House debates
Monday, 20 June 2011
Adjournment
Mackie, Professor Jamie
10:14 pm
Andrew Leigh (Fraser, Australian Labor Party) Share this | Hansard source
I rise to pay tribute to Professor Jamie Mackie, who passed away on 21 April, aged 86. Jamie was a key player in the deepening of Australia's engagement with South-East Asia and the campaign to dismantle the White Australia policy.
Jamie's first exposure to South-East Asia came as a 19-year-old gunner on HMAS Warramunga. He was part of General Douglas Macarthur's amphibious landings against Japanese positions. Visiting Manila, he was struck by its heritage, 'a history that almost none of us in Australia then knew anything about'. This spurred a lifelong interest in the region.
He knew interesting people. At Geelong Grammar, his history master was Manning Clark. At Oxford, Jamie got to know Rupert Murdoch, who was then secretary of the Oxford University Labour club. Jamie quipped that perhaps history might have been changed had Murdoch taken up Jamie's offer to go and see Citizen Kane together.
In the 1950s, Jamie volunteered to go to Indonesia as part of the new volunteer graduate scheme launched by Herb Feith. He worked in the State Planning Bureau in Jakarta, and lectured in economic history at Gadjah Mada University in Yogyakarta. These lectures eventually became his first book, to be followed by a spate of articles about the political economy of Indonesia and Australia's foreign policies. His group at Monash University's Centre of Southeast Asian Studies earned the title of 'a second Cornell', in recognition of its concern for human rights in Indonesia.
Jamie's engagement with Indonesia naturally brought him into an active role in campaigning against the White Australia policy. With Ken Rivett, he wrote an influential 1959 pamphlet, Immigration: Control or Colour Bar?, arguing that the policy was not just morally wrong but also against Australia's national interest. In his obituary of Jamie, David Jenkins noted that the values in this argument underpinned much of the modern multicultural Australia we value today.

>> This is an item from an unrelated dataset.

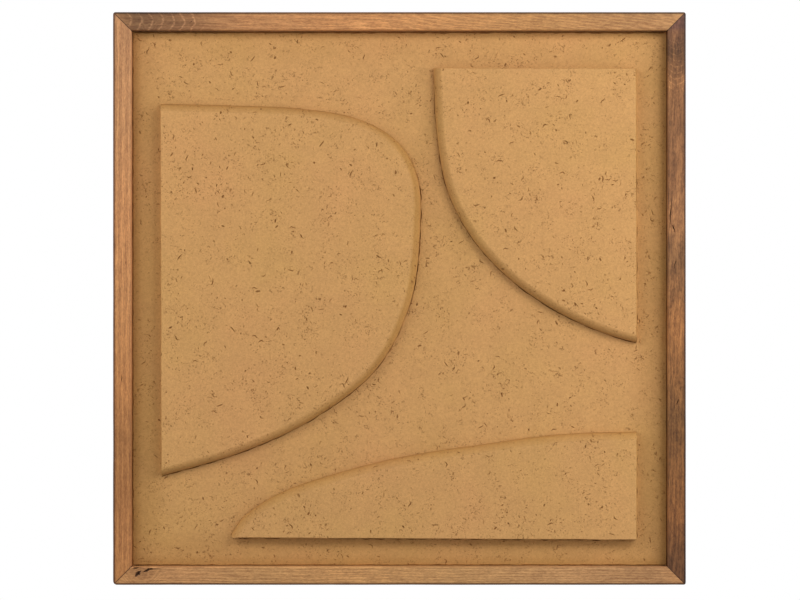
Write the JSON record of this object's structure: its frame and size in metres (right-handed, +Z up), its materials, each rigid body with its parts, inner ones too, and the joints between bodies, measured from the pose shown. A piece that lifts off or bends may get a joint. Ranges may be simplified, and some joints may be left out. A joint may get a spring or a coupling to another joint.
{
  "type": "wall relief panel",
  "caption": "Square wall relief: raised plates with straight and curved sides on a pitted ochre ground, in a narrow mitred wooden frame. It hangs by its top rail.",
  "frame": {"origin": "middle of the top rail's back face, on the wall plane, where the panel hangs", "axes": "+Z up, +Y out of the back into the wall, so the relief faces -Y, +X to the viewer's right"},
  "size_m": [0.6, 0.032, 0.6],
  "materials": {
    "rail_top_wood": "stained softwood, satin, knotty at its left end",
    "rail_left_wood": "stained softwood, satin, orange-brown",
    "rail_bottom_wood": "stained softwood, satin, mid-brown, one cracked knot",
    "rail_right_wood": "stained softwood, satin, dark reddish brown",
    "ochre_coat": "matt ochre plaster-like coat on board, with small pits and fine cracks"
  },
  "bodies": {
    "root": {"frame_rail_top": "rail_top_wood", "frame_rail_left": "rail_left_wood", "frame_rail_bottom": "rail_bottom_wood", "frame_rail_right": "rail_right_wood", "ground_board": "ochre_coat", "relief_plate_left": "ochre_coat", "relief_plate_upper_right": "ochre_coat", "relief_plate_lower": "ochre_coat"}
  },
  "joints": []
}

But articulate pamphlets were not enough. My father, Michael Leigh, a close friend of Jamie's, says that one of the turning points for him came with the Sharpeville massacre in 1960. After the brutal killing of 69 civilians, including 10 children, the Labor opposition called on the Menzies government to pass a censure motion against the South African government. Menzies refused.
My father told me that this was the moment that people like he and Jamie decided that a street demonstration would be necessary to express horror at this brutal manifestation of the consequences of racial exclusivity and of the Prime Minister's refusal to join international condemnation. Victoria Police refused permission for their march and warned that they should not proceed outside the boundaries of Melbourne University. Yet proceed they did, with police lining both sides of the road. Australia is a better country for the courage of these marchers.
I had known Jamie since I was a child, and enjoyed the way he would often drop into my ANU office unexpectedly to share an idea or an anecdote. After more than a decade as a professor in the ANU Research School of Pacific and Asian Studies, and as co-founder of the annual Indonesia Update conference, Jamie clearly delighted in strolling the halls of the labyrinthine Coombs Building. He would buttonhole me about economic policy, the treatment of refugees or Australian foreign policy. Jamie would hold forth at length until—like the junior academic I was—I would eventually explain that I had to get back and do some research. He always left me with a new idea and, looking back, I wish I had asked a few more questions and been a little less precious with my time.
ANU professor Tony Reid wrote:
Jamie Mackie epitomized the best in the reformist enthusiasm of post-war Australia to open out to its region. For him as for many of that generation, Indonesia pre-eminently represented the Australian 'other', the Asia with which Australia had to come to terms. Because he was himself very much an Australian of that era—warm, open, maverick, visionary, irreverent, unpretentious—he understood better than most how exciting and challenging, but painfully difficult, a prospect it was to get that relationship right. He played his part like no other, and it will be impossible to think of the development of that relationship without him.
One of the great Indonesian poets is Chairil Anwar, who passed away in 1949, aged just 26. Aku, perhaps his most famous poem, ends with the line: 'Aku mau hidup seribu tahun lagi.' Which translates as: 'I want to live for another thousand years.'
Chairil Anwar did not. Jamie Mackie did not. But their influence might.